The Japanese landing on Busan
CHRONOLOGY
1590 Dispatch of Korean diplomatic mission to Japan to gage Japanese leader’s intentions
1592 Japanese invasion of Korea; Chinese entrance into the war in Korea’s defense
1597 Second Japanese invasion
1598 Retreat of the Japanese; end of the war
1601 Establishment of the Tokugawa Shogunate in Japan
1623 Overthrow of the Korean king by pro-Chinese monarch
1627 First Manchu invasion of Korea
1636 Second Manchu invasion
1644 Manchu conquest of China
THE RETURN TO DUTY OF ADMIRAL YI SUNSIN, 1597
Though little known outside of Asia, the East Asian war of 1592–8 stands as one of the major events in world history. For the first time since the aborted Mongol invasions of Japan in the thirteenth century, the major civilizations of East Asia became embroiled in a single conflict, with consequences that would far exceed any other in this region’s history until the late nineteenth century, perhaps indeed until the Pacific War of 1937–45. Begun through the Japanese invasion of Korea in 1592 in a bid to conquer Ming dynasty China itself, this war, fought exclusively in Korea, brought together all three countries in a fierce seven-year period of conflict. The destruction was enormous—to the Chinese who sent huge armies in Korea’s defense, and even to the Japanese. In Korea, the scale of the devastation can scarcely be imagined: hundreds of thousands killed, millions injured or uprooted, and a poisoning of relations with Japan that would never disappear.
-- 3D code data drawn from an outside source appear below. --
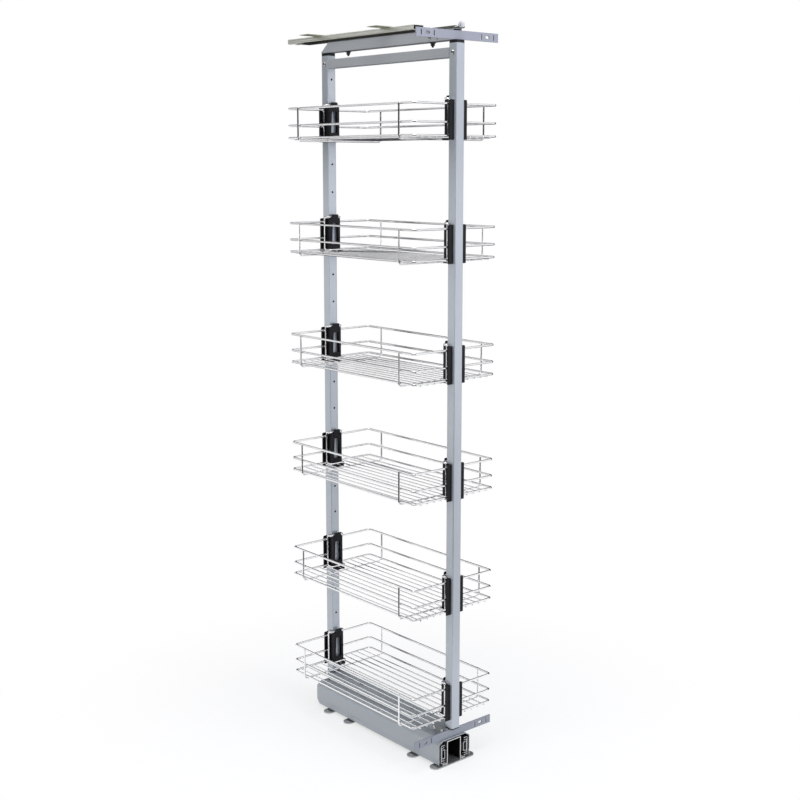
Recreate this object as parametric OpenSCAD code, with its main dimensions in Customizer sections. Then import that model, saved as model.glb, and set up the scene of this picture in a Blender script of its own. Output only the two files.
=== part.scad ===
// Pull out larder unit for a narrow tall kitchen cabinet: six wire baskets on a
// telescopic frame that runs out to the front on a floor runner and a top slide.
// Frame: X across the cabinet, front at -Y, +Z up, origin on the floor at the middle.

/* [Baskets] */
// Basket width between the centres of its rim wires
basket_w = 253; // [200:1:400]
// Basket length between the centres of its rim wires
basket_l = 474; // [400:1:520]
// Rim wire diameter
rim_d = 5; // [4:0.5:6]
// Floor wire diameter
floor_wire_d = 3; // [2:0.5:4]
// Cross wire diameter
cross_wire_d = 4; // [3:0.5:5]
// Number of floor wires
floor_wires = 11; // [7:2:15]
// Height of the middle rim above the bottom rim
mid_rim_z = 30; // [20:1:40]
// Height of the top rim above the bottom rim
top_rim_z = 71; // [50:1:78]
// Corner radius of the rims, to the wire centre
rim_corner_r = 7; // [6:1:30]
// Distance of each cross wire from the end rims
cross_inset = 47; // [40:1:90]
// Bend radius of the cross wires, to the wire centre
cross_bend_r = 8; // [6:1:14]

/* [Tiers] */
// Height of the lowest basket's bottom rim above the floor
first_tier_z = 121; // [115:1:140]
// Height from the lowest basket to the second
second_tier_gap = 268; // [240:1:320]
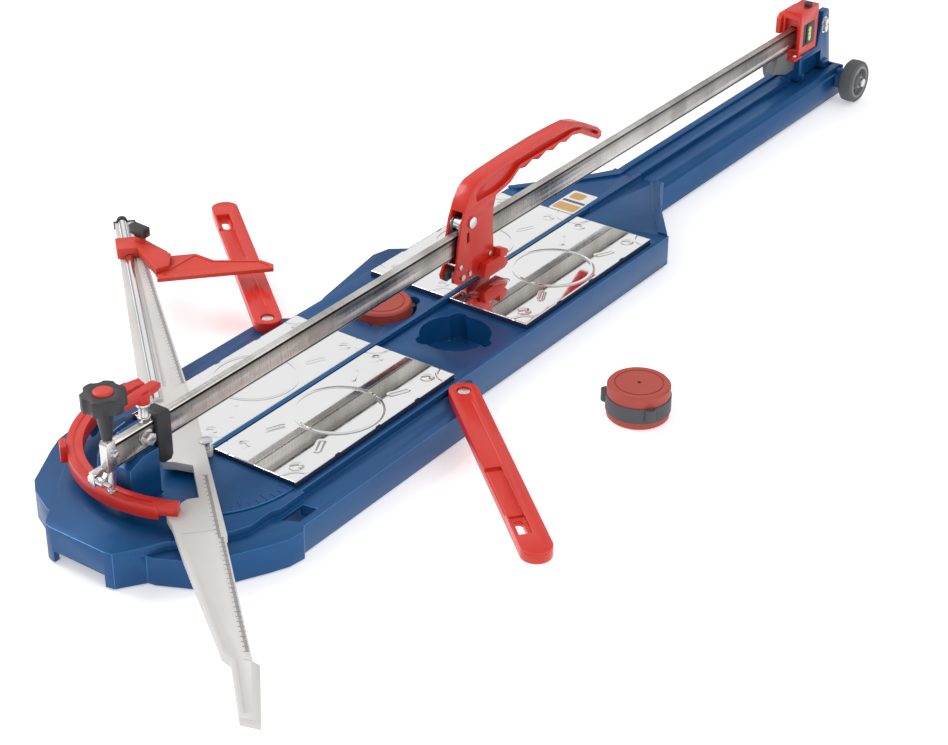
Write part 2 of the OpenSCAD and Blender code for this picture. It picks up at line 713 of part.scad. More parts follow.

That Korea survived this onslaught is itself a miracle. The most common Korean perspective relates that the country was rescued by its greatest military hero, Admiral Yi Sunsin, who helped staunch the destruction in 1592 by leading the Korean naval forces to key victories over their Japanese counterparts. Not long after his heroics, however, Admiral Yi found himself in a Seoul jail, awaiting judgment on charges of treason and incompetence. When, after four years of stalemate, peace talks collapsed and the Japanese sent another invasion force in 1597, Admiral Yi was freed and ordered back to the Korean coast to coordinate his command with the Chinese allies. This helped bring the conflict to an end in 1598. But the significance of this conflagration, albeit different in each country, would extend both geographically and temporally thereafter. It may have even paved the way a few years later for the rise of the Manchus, who also launched destructive invasions of Korea. For the Koreans, these wars exposed grave problems in the Chosn polity, but they eventually provided also an opportunity for sharpening their national identity and reassessing their civilizational standing in the northeast Asian region.
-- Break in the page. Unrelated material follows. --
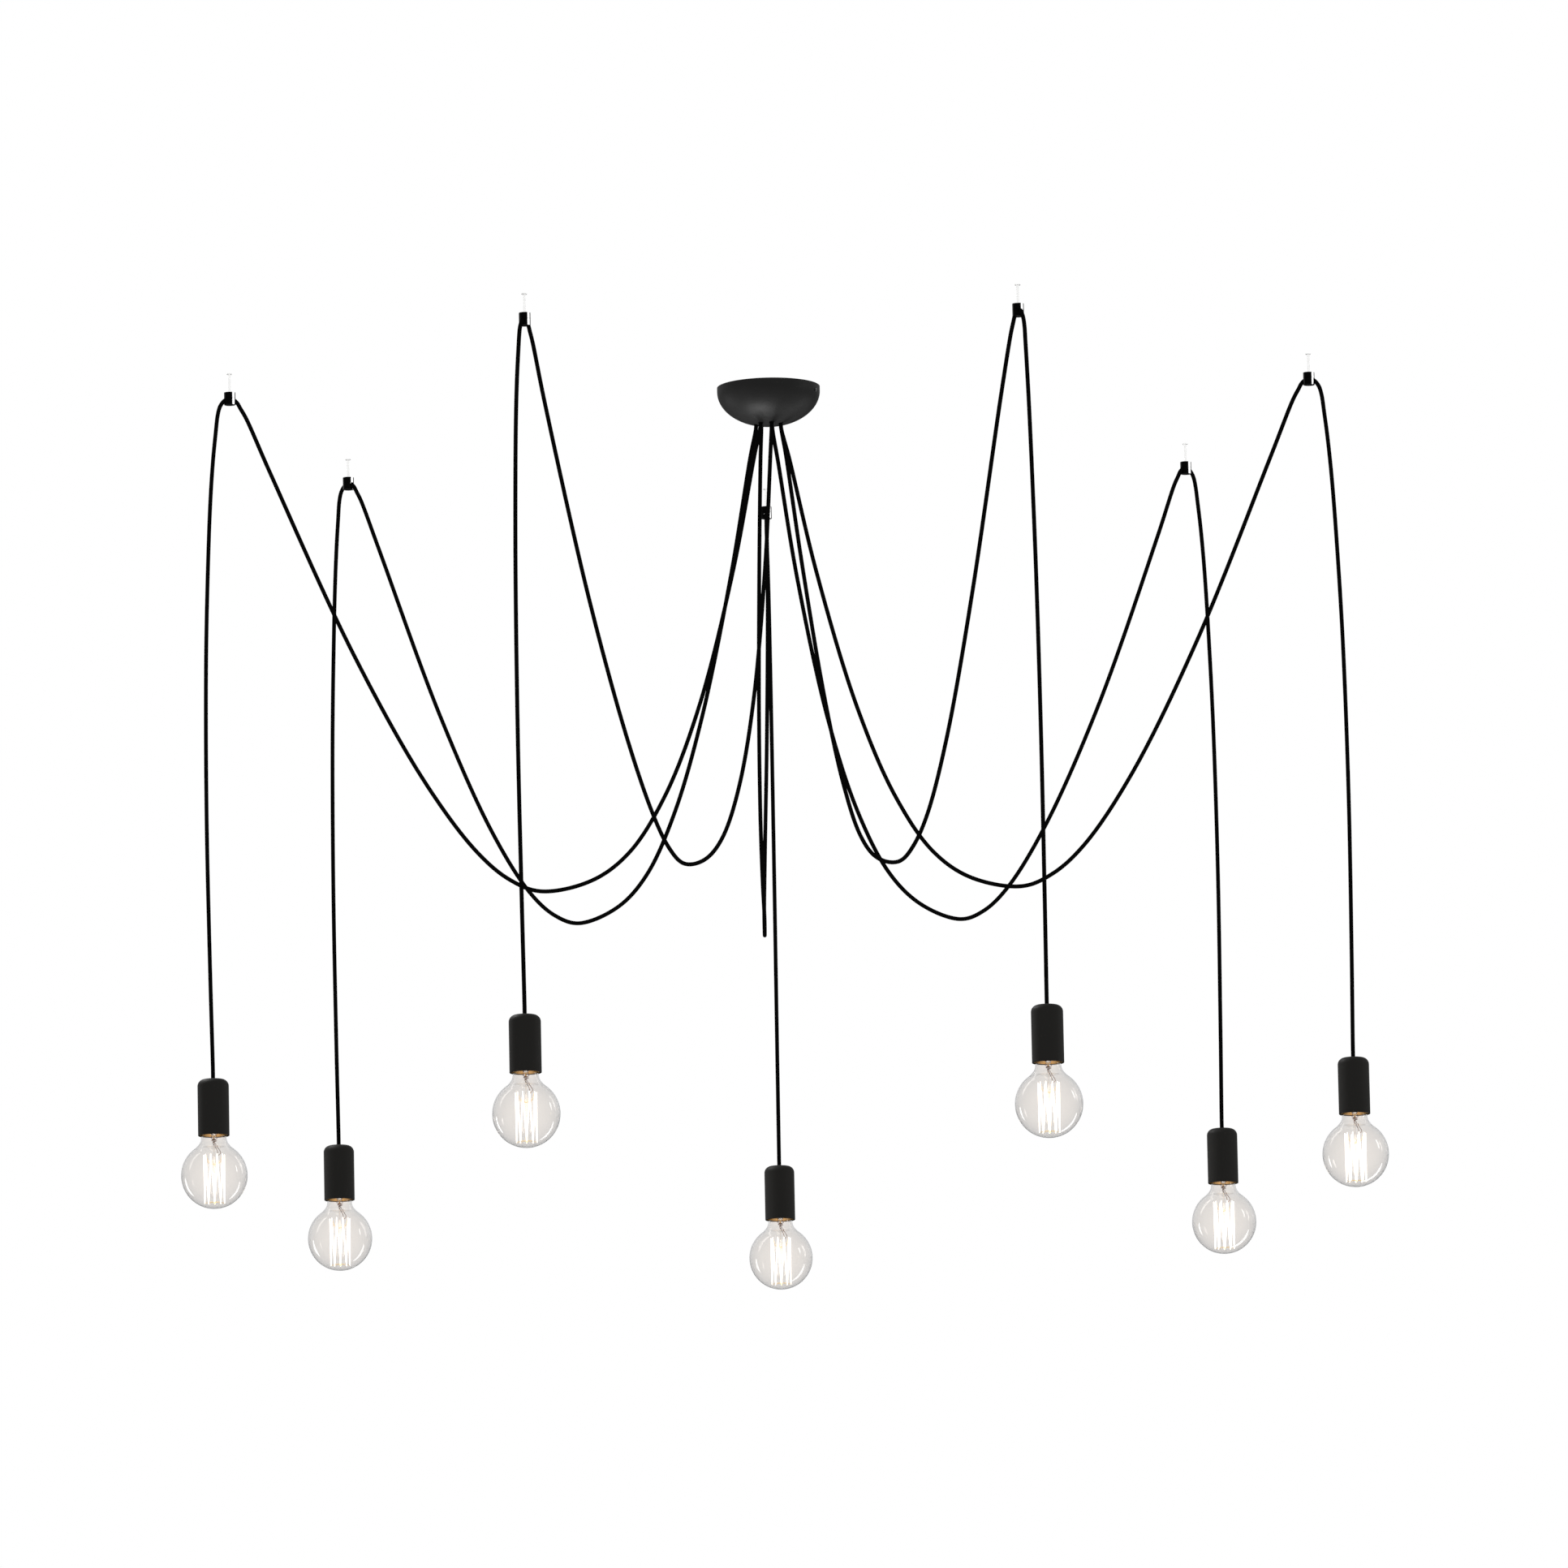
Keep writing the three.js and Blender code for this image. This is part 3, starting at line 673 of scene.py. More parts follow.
def tube(name, line, radius, sides):
    """A closed round tube along a line, with a UV map in metres: along it and round it."""
    ahead = (line[1] - line[0]).normalized()
    across = ahead.orthogonal().normalized()
    corners, faces, uvs, lengths, gone = [], [], [], [], 0.0
    for i, place in enumerate(line):
        before, after = line[max(i - 1, 0)], line[min(i + 1, len(line) - 1)]
        turn = ahead.rotation_difference((after - before).normalized())
        ahead = (after - before).normalized()
        across = turn @ across
        over = ahead.cross(across)
        gone += (place - before).length
        lengths.append(gone)
        for k in range(sides):
            angle = 2 * math.pi * k / sides
            corners.append(place + radius * (math.cos(angle) * across + math.sin(angle) * over))
    girth = 2 * math.pi * radius
    for i in range(len(line) - 1):
        for k in range(sides):
            j = (k + 1) % sides
            faces.append((i * sides + k, i * sides + j, (i + 1) * sides + j, (i + 1) * sides + k))
            near, far = girth * k / sides, girth * (k + 1) / sides
            uvs += [(lengths[i], near), (lengths[i], far), (lengths[i + 1], far), (lengths[i + 1], near)]
    faces += [tuple(range(sides - 1, -1, -1)), tuple(range(len(corners) - sides, len(corners)))]
    uvs += [(0, 0)] * (2 * sides)
    mesh = bpy.data.meshes.new(name)
    mesh.from_pydata(corners, [], faces)
    layer = mesh.uv_layers.new(name="length_and_girth")
    layer.data.foreach_set("uv", [value for uv in uvs for value in uv])
    mesh.shade_smooth()
    piece = bpy.data.objects.new(name, mesh)
    bpy.context.collection.objects.link(piece)
    return piece


bundle_radius = 2 * conductor_radius + 0.1 * MM
ferrule = turned(
    "ferrule",
    [(0, 0), (bundle_radius + conductor_radius + 0.2 * MM, 0), (bundle_radius + conductor_radius, 6 * MM),
     (1.75 * MM, 8 * MM), (1.6 * MM, 14 * MM), (0, 14 * MM)],
    32,
)
soften(ferrule, 0.15 * MM)
for name, tone, x, side in (("brown", "#6b4228", -pole_pitch, -1), ("blue", "#2f6db5", pole_pitch, 1)):
    insulation, tree, shader = start_material(f"{name}_pvc_insulation")
    # Extruded plastic: smooth, with faint lengthwise waves in its gloss.
    place = add_node(tree, "ShaderNodeTexCoord")
    waves = add_node(tree, "ShaderNodeTexNoise", {"Vector": place.outputs["UV"], "Scale": 1 / (4 * MM)})
    rough = add_node(
        tree, "ShaderNodeMapRange", {"Value": waves.outputs["Fac"], "To Min": 0.3, "To Max": 0.45}
    )
    tree.links.new(rough.outputs["Result"], shader.inputs["Roughness"])
    shader.inputs["Base Color"].default_value = colour(tone)
    tip = strap_matrix @ Matrix.Translation((x, side * 22 * MM, block_middle))
    tip = tip @ Matrix.Rotation(side * math.pi / 2, 4, "X")
    dress(copied(ferrule, f"ferrule_{name}", tip), insulation, "root", "pale_nylon")
    for number in ARMS:
        hole = exit_place(number)
        start = hole @ Vector((-side * MM, 0, cover_low))
        above = hole @ Vector((-side * MM, 0, cover_high + 2 * MM))
        seat = Vector((0, 0, 0))
        if number > 1:
            turn = math.pi / 3 * number
            seat = Vector((bundle_radius * math.cos(turn), bundle_radius * math.sin(turn), 0))
        end = tip @ seat
        before = tip @ (seat + Vector((0, 0, -7 * MM)))
        rise = (above + before) / 2 + Vector((0, side * 3 * MM, 2 * MM))
        line = smooth_line([start, above, rise, before, end], 1.5 * MM)
        wire = tube(f"conductor_{name}_{number}", line, conductor_radius, 12)
        dress(wire, insulation, "root", "textile_cord")
bpy.data.objects.remove(ferrule)

# Cords
# Round mains flex in a braided black textile sleeve. Each one hangs in a deep swag from its hole in the
# canopy to its cable holder, lies over the holder's saddle and drops almost straight to its lampholder.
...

PROBLEMS IN THE KOREAN RESPONSE
Although some Korean officials had suspected trouble brewing in Japan and even anticipated a conflict, the utter scale and catastrophic force of the Japanese assault in the spring of 1592 came as a shock: a landing force of hundreds of ships and tens of thousands of soldiers. The county officials of Tongnae, now part of the city of Pusan in the southeastern corner of the peninsula, managed to send messengers immediately on horseback to Seoul before the siege overwhelmed the Tongnae fortress. But the samurai soldiers, taking two invasion routes northward, tore through the country so quickly that within two weeks they were at the gates of the capital. After much hand-wringing with every report of the collapse of the country’s defenses, the Korean monarch, King Snjo, took the advice of his ministers urging him to abandon Seoul and flee northward. Along his path of evacuation, common Koreans, who enjoyed no such option, pleaded with him not to forsake his duties of protecting the capital, but clearly any attempt to withstand the barrage would have proved suicidal.
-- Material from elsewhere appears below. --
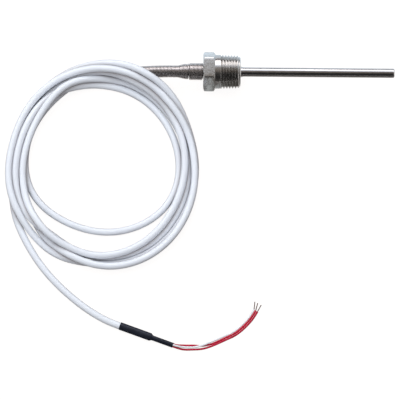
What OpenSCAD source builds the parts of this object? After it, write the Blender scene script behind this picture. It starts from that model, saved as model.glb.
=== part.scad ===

With the failure of its land defenses, the Korean court had to turn to its formidable navy, sending the two naval commanders for the southernmost provinces, Wn Kyun and Yi Sunsin, to engage the Japanese within a few days of the invasion. Admiral Yi Sunsin, in particular, enjoyed tremendous successes in these battles, destroying much of the Japanese fleet and thereby managing successfully to cut off Japanese supply lines along the coast. He is credited in particular with skillful deployment of smaller, highly maneuverable attack ships, including the famed “turtle boats” that were protected by a spiked armored shell. These breakthroughs proved sufficient to hold off the invaders until the Ming dynasty forces, sent by the Chinese emperor at the request of the Korean monarch, arrived to halt the Japanese advance in the decisive Battle of Pyongyang. The combined Korean–Chinese army pushed the invaders gradually southward, and as the Japanese retreated to fortresses along the southern end of the peninsula, negotiations began for a peace settlement.
Meanwhile, in spite of the recognition of his heroics accorded him by the court, Admiral Yi found himself embroiled in the factional struggles among high officials over responsibility for the stunning failure to prepare for, then counter, the invasion. Factionalism, a form of party politics, had evolved from the early-Chosn ideological conflicts among the throne and high officials to a system, ironically institutionalized in King Snjo’s reign, of hereditary political affiliation. Perspectives on Chosn dynasty factionalism have varied widely among historians, while the Japanese who colonized Korea in the early twentieth century cited factionalism as another example of the debilitating Korean political system.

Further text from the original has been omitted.